Sardesai, a sitting MLA and president of the Goa Forward party said that the upcoming election was proving to be a challenge for regional parties…reports Asian Lite News
The political fizz erupting in Goa ahead of the 2022 state assembly polls has the makings of Cola wars of the past, according to former Deputy Chief Minister Vijai Sardesai.
Speaking to reporters on Tuesday at the state legislative assembly complex, Sardesai, a sitting MLA and president of the Goa Forward party said that the upcoming election was proving to be a challenge for regional parties who are being swamped out by national parties with massive campaign funding.
Sardesai likened the stand-off between Goan regional parties like the Goa Forward and Maharashtrawadi Gomantak Party and national parties like the AAP, Trinamool Congress, Congress and the BJP to a past era when the entry of Coca Cola in the Goa market in the early 1990s, wiped out the popular local brand Top Cola.
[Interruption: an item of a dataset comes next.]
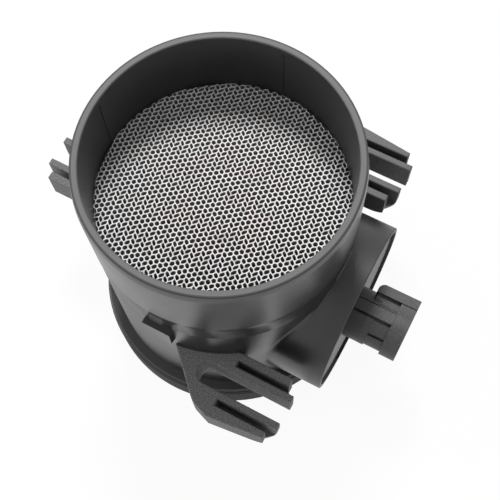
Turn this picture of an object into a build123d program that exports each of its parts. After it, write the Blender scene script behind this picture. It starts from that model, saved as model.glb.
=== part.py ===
from build123d import *
import os

# Flow tube. Z = 0 is the outlet face; air enters at the top and leaves at the bottom.
body_height = 117.0
mouth_r = 45.35
mouth_wall = 3.15
collar_length = 36.2
lower_wall_step = 0.1
joint_groove_depth = 0.9
joint_groove_rise = 5.6
joint_groove_fall = 5.4
rim_lead_in = 3.5
rim_draw_in = 0.55
rim_outer_round = 0.4
rim_inner_chamfer = 0.4
bore_shoulder = 1.9

# Outlet flange and the rubber ring that lies on it.
flange_overhang = 5.0
flange_thickness = 12.3
flange_chamfer = 0.6
seal_margin = 0.9
seal_height = 2.2
seal_chamfer = 0.5

# Honeycomb straightener, held between a shoulder and four narrow ribs in the mouth.
honeycomb_recess = 28.0
honeycomb_height = 16.0
honeycomb_fit = 0.1
honeycomb_pitch = 6.0
honeycomb_web = 0.9
honeycomb_border = 1.0
keeper_count = 4
keeper_width = 0.7
keeper_height = 0.25
keeper_root = 0.5
keeper_top_gap = 3.5

# Side cup for the electronics, along +X.
cup_drop = 39.1
cup_r = 34.2
cup_wall = 1.6
cup_stand = 8.8
cup_floor_cover = 1.1
cup_root_x = 20.0
cup_ledge_width = 2.3
cup_lip_depth = 3.6
cup_round = 0.4
cup_blend = 2.5

# Forked brackets: each is a pair of ribbed prongs with an open slot between.
fork_drop = 22.8
fork_depth = 13.0
fork_half_slot = 4.1
fork_slot_rib = 2.6
fork_groove = 2.5
fork_outer_rib = 2.9
fork_floor = 3.0
fork_rib_setback = 3.2
fork_edge_chamfer = 0.35
side_fork_overhang = 3.4
side_slot_land = 11.8
side_groove_land = 23.3
side_under_round = 5.0
side_rib_round = 9.0
front_fork_gap = 3.9
back_fork_gap = 2.3
rear_fork_overhang = 29.2
rear_fork_drop = 2.0
rear_groove_gap = 5.7
rear_under_round = 3.5

# Web that carries each side bracket from the tube wall.
arm_start_x = 5.0
arm_root = 6.0
arm_spread = 15.5
arm_shoulder = 7.0
arm_turn = 2.4
arm_corner_r = 7.0
arm_swell = 1.8
arm_taper = 0.6

# Flat pad on the tube wall beside each side bracket, with a sloped underside.
pad_width = 10.9
pad_lap = 0.7
pad_stand = 2.2
pad_height = 9.0
pad_slope = 4.5

# Module cover with the connector hood.
cover_thickness = 2.4
cover_gap = 1.2
cover_chamfer = 0.3
bead_height = 1.1
plug_offset_y = -1.6
plug_length = 20.4
neck_r = 10.3
neck_waist = 0.5
neck_step = 7.2
band_start = 14.1
band_r = 10.8
band_flat_top = 10.2
wing_start = 3.8
wing_inner_y = 5.9
wing_outer_y = 9.7
wing_overlap = 0.6
wing_top = 10.7
wing_drop = 8.0
wing_corner_r = 2.6
wing_web_drop = 1.4
key_rib_width = 4.4
key_rib_top = 11.1
key_groove_width = 0.8
key_groove_depth = 1.3
latch_inset = 0.3
latch_length = 6.6
latch_width = 1.3
latch_depth = 1.0
latch_angle = 53.0
socket_wall = 2.2
socket_depth = 16.0

# Connector blades.
blade_count = 5
blade_pitch = 2.8
blade_width = 0.8
blade_thickness = 1.6
blade_reach = 9.0

# Gasket, plate and board under the cover.
gasket_thickness = 0.6
gasket_width = 3.0
plate_thickness = 1.5
plate_corner_r = 6.0
plate_corner_gap = 3.1
screw_head_r = 2.3
screw_head_height = 1.2
screw_core_r = 1.2
screw_length = 5.0
screw_inset = 4.5
board_margin = 6.0
board_thickness = 0.8
board_corner_r = 1.5
chip_height = 0.8
chip_size = 6.0
chip_pitch = 9.0
chip_count = 3
capacitor_height = 0.7
capacitor_length = 2.4
capacitor_width = 1.3
capacitor_pitch = 4.5
capacitor_count = 5

# Probe that carries the sensing elements into the bore.
probe_length = 45.0
probe_width = 15.0
probe_height = 30.0
probe_nose_r = 5.0
probe_edge_r = 2.5
probe_wall_gap = 0.2
probe_neck_lap = 4.0
neck_width = 12.0
neck_height = 24.0
neck_fit = 0.2
channel_length = 17.0
channel_width = 8.0
channel_inset = 6.0
probe_seal_depth = 1.0
probe_seal_width = 1.6
probe_seal_inset = 1.0

# Sensing elements and their leads.
element_thickness = 0.6
element_height = 8.0
element_length = 9.0
element_socket = 2.0
bead_r = 1.1
bead_length = 3.0
bead_lead_r = 0.3
bead_lead_length = 3.0
bead_spacing = 9.0
lead_size = 0.5
lead_pitch = 2.0
lead_count = 4
lead_window = 1.5

# Derived sizes.
hex_row = 3 ** 0.5 / 2
diagonal = 2 ** 0.5
cut = 1.0
collar_r = mouth_r + mouth_wall
tube_r = collar_r - lower_wall_step
bore_r = mouth_r - bore_shoulder
flange_r = tube_r + flange_overhang
step_z = body_height - collar_length
groove_low_z = step_z - joint_groove_fall
honeycomb_top = body_height - honeycomb_recess
seat_z = honeycomb_top - honeycomb_height
cup_axis_z = step_z - cup_drop
cup_face_x = tube_r + cup_stand
cup_inner_r = cup_r - cup_wall
ledge_r = cup_inner_r - cup_ledge_width
ledge_x = cup_face_x - cup_lip_depth
floor_x = tube_r + cup_floor_cover
cover_r = cup_inner_r - cover_gap
cover_out_x = ledge_x + cover_thickness
plate_x = floor_x + gasket_thickness
plate_size = 2 * (plate_corner_r + (ledge_r - plate_corner_gap - plate_corner_r) / diagonal)
board_size = plate_size - 2 * board_margin
board_x = plate_x + plate_thickness
top_of_board_x = board_x + board_thickness
neck_step_x = cup_face_x + neck_step
band_start_x = cup_face_x + band_start
wing_start_x = cup_face_x + wing_start
plug_end_x = cup_face_x + plug_length
socket_r = neck_r - socket_wall
socket_floor_x = plug_end_x - socket_depth
blade_tip_x = socket_floor_x + blade_reach
fork_top_z = step_z - fork_drop
fork_bottom_z = fork_top_z - fork_depth
fork_groove_start = fork_half_slot + fork_slot_rib
fork_outer_start = fork_groove_start + fork_groove
fork_half_width = fork_outer_start + fork_outer_rib
side_reach = tube_r + side_fork_overhang
side_slot_x = arm_start_x + side_slot_land
side_groove_x = arm_start_x + side_groove_land
rear_reach = tube_r + rear_fork_overhang
rear_groove_x = tube_r + rear_groove_gap
probe_tip_x = bore_r - probe_length
channel_x = probe_tip_x + channel_inset
channel_end_x = channel_x + channel_length
probe_bottom_z = cup_axis_z - probe_height / 2
probe_seal_x = floor_x - probe_seal_inset - probe_seal_width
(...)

“This prevailing situation is such that even if regional forces come together, you can be subsumed by bigger players. It is like Top Cola versus Coca Cola,” Sardesai told reporters.
“It is panning out like that. Everyone wanted (Erasmo de) Sequeira’s Top Cola. But Top Cola disappeared after Coca Cola arrived (in Goa). We do not want to disappear,” Sardesai said.
Top Cola was the state’s most popular cola before the advent of Coca Cola in the Goa fizzy drink market. Manufactured in Ponda sub district in South Goa, Top Cola was registered as a trademark in 1981 and was synonymous with a cola drink in the state until Coca Cola made a splash in Goa and the rest of the country in the early 1990s, after which the Goa-born cola brand was swamped out of the market.
Goa is heading for polls in early 2022, with several national parties like the ruling BJP, Congress, Aam Aadmi Party and the Trinamool Congress. The Trinamool Congress is making a re-entry into state politics after facing bitter defeats in the 2012 state assembly polls and the general elections in 2014.